C appealed against the defendant's decision on the grounds that there had been a delay in bringing the matter before the CCC; that insufficient regard had been paid to her disability and the state of her health; and that she had not been adequately supported in order to help her carry out her role.  C further argued that she had an unblemished record for over 25 years and that the 12 month suspension was unduly harsh.

In dismissing the appeal, the court held

(1) That in a statutory appeal such as this the appeal would not be allowed unless the decision of the CCC was either wrong or unjust because of a serious procedural error or other irregularity.  The approach of the Court to the challenge of an expert body such as the CCC was that: (a) appropriate weight should be given to the CCC as a specialist tribunal; (b) the CCC had had the advantage of hearing live witness evidence; (c) the Court should be slow to interfere with decisions on matters of fact taken by the CCC; (d) findings of primary fact, particularly if founded on the assessment of credibility of witnesses, were unassailable unless shown with reasonable certainty to be wrong; (e) where what was concerned was a matter of judgment or evaluation of evidence relating to other areas outside the immediate focus of interest and professional experience, the Court would moderate the degree of deference that it was prepared to accord.  Rice v Health Professions Council [2011] EWHC 1649 (Admin) applied.

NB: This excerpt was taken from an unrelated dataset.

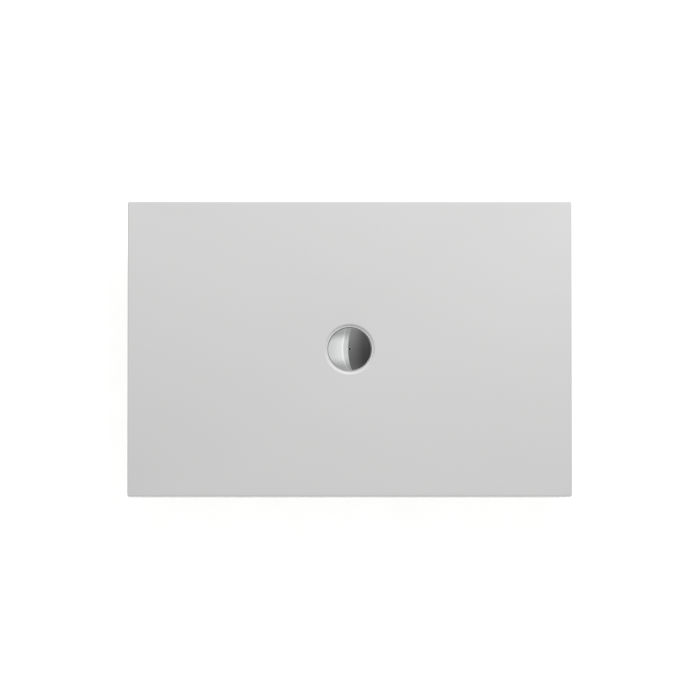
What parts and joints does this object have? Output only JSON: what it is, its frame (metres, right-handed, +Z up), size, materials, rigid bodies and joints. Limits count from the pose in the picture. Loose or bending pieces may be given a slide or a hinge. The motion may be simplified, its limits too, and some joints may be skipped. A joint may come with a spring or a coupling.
{
  "type": "shower tray",
  "caption": "Flat rectangular shower tray with a central domed waste cover, on a steel frame with screw feet, with a trap and outlet bend.",
  "frame": {"origin": "on the floor under the middle of the tray, which is also the waste's axis", "axes": "+X along the long side, +Y to the rear long side where the outlet points, +Z up"},
  "size_m": [1.2, 0.8, 0.165],
  "materials": {
    "white_acrylic": "smooth sanitary acrylic, half gloss",
    "core_foam": "rigid closed-cell foam, cut faces",
    "chipboard": "sealed chipboard, pressed chips showing",
    "strip_rubber": "matt cellular rubber",
    "galvanised_steel": "galvanised, faint spangle",
    "zinc_plating": "bright zinc plating",
    "stainless_steel": "pressed stainless steel, satin",
    "chrome_plating": "polished chrome plating",
    "black_plastic": "moulded, fine grain",
    "white_plastic": "moulded polypropylene, silky",
    "grey_plastic": "moulded polypropylene, silky",
    "pipe_plastic": "extruded pipe, silky",
    "black_rubber": "matt moulded rubber"
  },
  "bodies": {
    "tray": {"tray_shell": "white_acrylic", "foam_core": "core_foam", "base_board": "chipboard", "support_strip_front": "strip_rubber", "support_strip_rear": "strip_rubber", "support_strip_left": "strip_rubber", "support_strip_right": "strip_rubber", "long_rail_front": "galvanised_steel", "long_rail_rear": "galvanised_steel", "cross_rail_left": "galvanised_steel", "cross_rail_right": "galvanised_steel", "corner_brackets": "galvanised_steel", "bracket_screws": "zinc_plating", "rail_screws": "zinc_plating", "rail_end_caps": "black_plastic", "rivet_nuts": "zinc_plating", "lock_nuts": "zinc_plating", "upper_seal": "black_rubber", "waste_flange": "stainless_steel", "flange_screws": "stainless_steel", "lower_seal": "black_rubber", "trap_body": "white_plastic", "outlet_seal": "black_rubber", "outlet_nut": "white_plastic"},
    "trap_insert": {"trap_insert": "grey_plastic", "insert_seal": "black_rubber"},
    "cover": {"waste_cover": "chrome_plating", "cover_carrier": "grey_plastic"},
    "outlet_bend": {"outlet_bend": "pipe_plastic"},
    "foot_front_left": {"foot_front_left_pad": "black_plastic", "foot_front_left_sole": "black_rubber"},
    "spindle_front_left": {"foot_front_left_spindle": "zinc_plating"},
    "foot_front_middle": {"foot_front_middle_pad": "black_plastic", "foot_front_middle_sole": "black_rubber"},
    "spindle_front_middle": {"foot_front_middle_spindle": "zinc_plating"},
    "foot_front_right": {"foot_front_right_pad": "black_plastic", "foot_front_right_sole": "black_rubber"},
    "spindle_front_right": {"foot_front_right_spindle": "zinc_plating"},
    "foot_rear_left": {"foot_rear_left_pad": "black_plastic", "foot_rear_left_sole": "black_rubber"},
    "spindle_rear_left": {"foot_rear_left_spindle": "zinc_plating"},
    "foot_rear_middle": {"foot_rear_middle_pad": "black_plastic", "foot_rear_middle_sole": "black_rubber"},
    "spindle_rear_middle": {"foot_rear_middle_spindle": "zinc_plating"},
    "foot_rear_right": {"foot_rear_right_pad": "black_plastic", "foot_rear_right_sole": "black_rubber"},
    "spindle_rear_right": {"foot_rear_right_spindle": "zinc_plating"}
  },
  "joints": [
    {"name": "insert_lift", "type": "slide", "parent": "tray", "child": "trap_insert", "axis": [0, 0, 1], "range_m": [0, 0.11]},
    {"name": "cover_lift", "type": "slide", "parent": "trap_insert", "child": "cover", "axis": [0, 0, 1], "range_m": [0, 0.06]},
    {"name": "bend_swivel", "type": "hinge", "parent": "tray", "child": "outlet_bend", "pos_m": [0, 0.11, 0.095], "axis": [0, 1, 0], "range_deg": [-15, 195]},
    {"name": "foot_front_left_height", "type": "slide", "parent": "tray", "child": "foot_front_left", "axis": [0, 0, 1], "range_m": [0, 0.022]},
    {"name": "foot_front_left_turn", "type": "hinge", "parent": "foot_front_left", "child": "spindle_front_left", "pos_m": [-0.5, -0.25, 0.05], "axis": [0, 0, 1], "range_deg": [0, 4526]},
    {"name": "foot_front_middle_height", "type": "slide", "parent": "tray", "child": "foot_front_middle", "axis": [0, 0, 1], "range_m": [0, 0.022]},
    {"name": "foot_front_middle_turn", "type": "hinge", "parent": "foot_front_middle", "child": "spindle_front_middle", "pos_m": [0, -0.25, 0.05], "axis": [0, 0, 1], "range_deg": [0, 4526]},
    {"name": "foot_front_right_height", "type": "slide", "parent": "tray", "child": "foot_front_right", "axis": [0, 0, 1], "range_m": [0, 0.022]},
    {"name": "foot_front_right_turn", "type": "hinge", "parent": "foot_front_right", "child": "spindle_front_right", "pos_m": [0.5, -0.25, 0.05], "axis": [0, 0, 1], "range_deg": [0, 4526]},
    {"name": "foot_rear_left_height", "type": "slide", "parent": "tray", "child": "foot_rear_left", "axis": [0, 0, 1], "range_m": [0, 0.022]},
    {"name": "foot_rear_left_turn", "type": "hinge", "parent": "foot_rear_left", "child": "spindle_rear_left", "pos_m": [-0.5, 0.25, 0.05], "axis": [0, 0, 1], "range_deg": [0, 4526]},
    {"name": "foot_rear_middle_height", "type": "slide", "parent": "tray", "child": "foot_rear_middle", "axis": [0, 0, 1], "range_m": [0, 0.022]},
    {"name": "foot_rear_middle_turn", "type": "hinge", "parent": "foot_rear_middle", "child": "spindle_rear_middle", "pos_m": [0, 0.25, 0.05], "axis": [0, 0, 1], "range_deg": [0, 4526]},
    {"name": "foot_rear_right_height", "type": "slide", "parent": "tray", "child": "foot_rear_right", "axis": [0, 0, 1], "range_m": [0, 0.022]},
    {"name": "foot_rear_right_turn", "type": "hinge", "parent": "foot_rear_right", "child": "spindle_rear_right", "pos_m": [0.5, 0.25, 0.05], "axis": [0, 0, 1], "range_deg": [0, 4526]}
  ],
  "couplings": [
    {"joint": "foot_front_left_turn", "follows": "foot_front_left_height", "rad_per_m": 3590.4},
    {"joint": "foot_front_middle_turn", "follows": "foot_front_middle_height", "rad_per_m": 3590.4},
    {"joint": "foot_front_right_turn", "follows": "foot_front_right_height", "rad_per_m": 3590.4},
    {"joint": "foot_rear_left_turn", "follows": "foot_rear_left_height", "rad_per_m": 3590.4},
    {"joint": "foot_rear_middle_turn", "follows": "foot_rear_middle_height", "rad_per_m": 3590.4},
    {"joint": "foot_rear_right_turn", "follows": "foot_rear_right_height", "rad_per_m": 3590.4}
  ]
}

(2) The CCC could not be faulted for its approach to the question of a fair hearing and its conclusion that there was no unreasonable delay.  The Court could not say that the CCC had been wrong in its assessment of the evidence regarding C's disability and how she had been treated by her employers.  The Court could not fault the CCC's approach that it could not overlook the two-year period of the allegations merely because C had a long and unblemished record until such time.

(3) It could not be said that the CCC's finding that the minimum time of a 12 month suspension in order to protect the public and maintain public confidence was wrong or unreasonable.